Before this post there was not one single reference on the Internet to "turn the rules" and "hot type." Things change. We move on.
Yet more evidence of the deepening ownership crisis at American newspapers: the Philadelphia Inquirer's owners are technically in default of their loan terms.
This is one of those things that's likely to be oversimplified, so let's be clear: The Philadelphia Inquirer is not losing money in the simple sense that you and I might think of it. Neither is the Minneapolis-based Star Tribune, another big paper sold to investors by McClatchy after it (foolishly, it seems) stepped in and grabbed the falling Knight-Ridder empire.
These newspapers are clearly declining, but they bring in more than they spend on business operations every month.

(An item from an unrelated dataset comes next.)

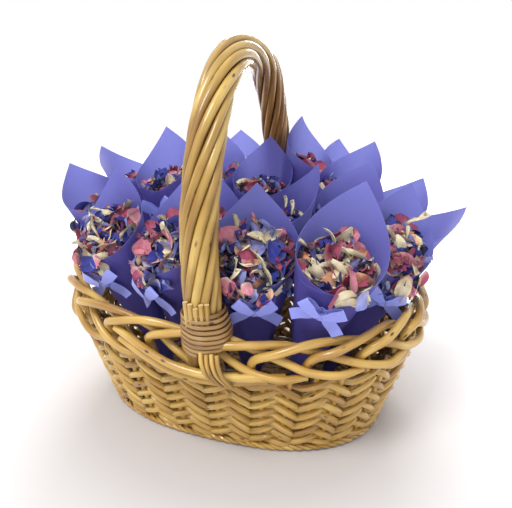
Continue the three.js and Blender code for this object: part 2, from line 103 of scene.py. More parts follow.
# The bunch, row by row from the front: mouth place x and y, lift of the tip, turn in degrees.
ROWS = [
    [(-96, -65.5, 3.5, 9), (-36, -80.7, 2.3, 25.5), (32, -77, 0, -18), (92.45, -82.8, 12.6, -3)],
    [(-140.6, -13.4, 18, -59), (-83, 9, 35, -2), (-27, -22, 0.2, -21), (33, -13, 8.5, 53),
     (84.9, -1.8, 12.5, 8), (131.6, 13.7, 0, 74), (125.7, -36.7, 6.3, -20)],
    [(-136, 44, 33, -75), (-52.6, 60.5, 28.3, 3), (2.4, 34.2, 24.3, -3), (77.3, 48, 30.7, 22),
     (116.6, 65, 7, 34)],
    [(-48.6, 110.4, 38.5, -10), (37.6, 76.7, 45.1, -50), (65.8, 113.2, 30, -33)],
]
HALF_ANGLES = (FRONT_HALF_ANGLE, REAR_HALF_ANGLE, REAR_HALF_ANGLE, LAST_HALF_ANGLE)
ROWS_WITH_CAD_BOWS = 2

# ---------------------------------------------------------------- materials

WHITE = (1, 1, 1)
BLACK = (0, 0, 0)


class Finish:
    """A material being built: its node tree and its shader."""

    def __init__(self, name, color, roughness):
        self.material = bpy.data.materials.new(name)
        self.material.use_nodes = True
        self.tree = self.material.node_tree
        self.shader = self.tree.nodes["Principled BSDF"]
        self.set("Base Color", (*color, 1))
        self.set("Roughness", roughness)

    def set(self, socket, value):
        self.shader.inputs[socket].default_value = value

    def node(self, kind, **inputs):
        made = self.tree.nodes.new(kind)
        for key, value in inputs.items():
            socket = made.inputs[key.replace("_", " ")]
            if isinstance(value, bpy.types.NodeSocket):
                self.tree.links.new(value, socket)
            else:
                socket.default_value = value
        return made

    def link(self, output, socket):
        self.tree.links.new(output, self.shader.inputs[socket])

    def stock(self, scale):
        """Place of a point on the straight or flat stock, stretched by scale."""
        read = self.tree.nodes.new("ShaderNodeAttribute")
        read.attribute_name = "stock"
        return self.node("ShaderNodeMapping", Vector=read.outputs["Vector"], Scale=scale).outputs[0]

    def field(self, name):
        """A number kept at each point of the mesh; 0 where the piece has none."""
        read = self.tree.nodes.new("ShaderNodeAttribute")
        read.attribute_name = name
        return read.outputs["Fac"]

    def noise(self, scale, detail, rough=0.5):
        """Noise over the stock, stretched by scale."""
        made = self.node("ShaderNodeTexNoise", Vector=self.stock(scale), Scale=1.0,
                         Detail=detail, Roughness=rough)
        return made.outputs["Fac"]

    def ramp(self, factor, *stops):
        """Colour ramp with stops (position, colour)."""
        made = self.node("ShaderNodeValToRGB", Fac=factor)
        ramp = made.color_ramp
        while len(ramp.elements) < len(stops):
            ramp.elements.new(0.5)
        for element, (place, color) in zip(ramp.elements, stops):
            element.position = place
            element.color = (*color, 1)
        return made.outputs["Color"]

    def mixed(self, factor, first, second, way="MIX"):
        made = self.tree.nodes.new("ShaderNodeMix")
        made.data_type = "RGBA"
        made.blend_type = way
        sockets = [made.inputs[k] for k in (0, 6, 7)]
        for socket, value in zip(sockets, (factor, first, second)):
            if isinstance(value, bpy.types.NodeSocket):
                self.tree.links.new(value, socket)
            else:
                socket.default_value = value if isinstance(value, float) else (*value, 1)
        return made.outputs[2]

    def bump(self, height, distance, strength):
        made = self.node("ShaderNodeBump", Height=height, Distance=distance, Strength=strength)
        self.link(made.outputs["Normal"], "Normal")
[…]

The problem isn't whether there's a positive operating margin, but rather the debt-burdened ownership. In addition to operating expenses, they have to pay crushing loan payments.
It's not terribly different from the real estate crisis. In effect, the new owners bought these newspapers by taking out huge mortgages based on assumptions about future income that turned out to be overly optimistic. The operating income is still a positive number, but it's dropping below a level the primary bankers consider healthy.
Unlike your mortgage company (which won't know you're in trouble until you're really in big trouble), the primary bankers are watching these newspapers closely. So they intervened.
This is the downside of the consolidation phase of the newspaper industry. In the last century, giant corporations sucked up the vast majority of American newspapers, and they did it with borrowed money that came from selling stock, selling bonds, and bank loans.
This drove the "market value" of newspapers to staggering heights. When I worked for the Star Tribune and McClatchy bought it for more than a billion dollars, it was a jaw-dropping figure. It was a bit like California real estate, where the median price of a home went from under $100,000 in 1980 to over $450,000 a couple of years ago. In the big picture, it was a bubble.
There's no question in my mind that the old product definition of a "newspaper" is obsolescent, that the future is much more about digital services than print, that the Internet is disconnecting news from advertising messages, and that these forces are dragging down newspaper companies.
But it's the debt load that's the immediate and most bitter problem. Newspapers can make the transitions that face them. But in order to do so, they need to starve the past and feed the future. You can't feed the future if you don't have and can't get capital.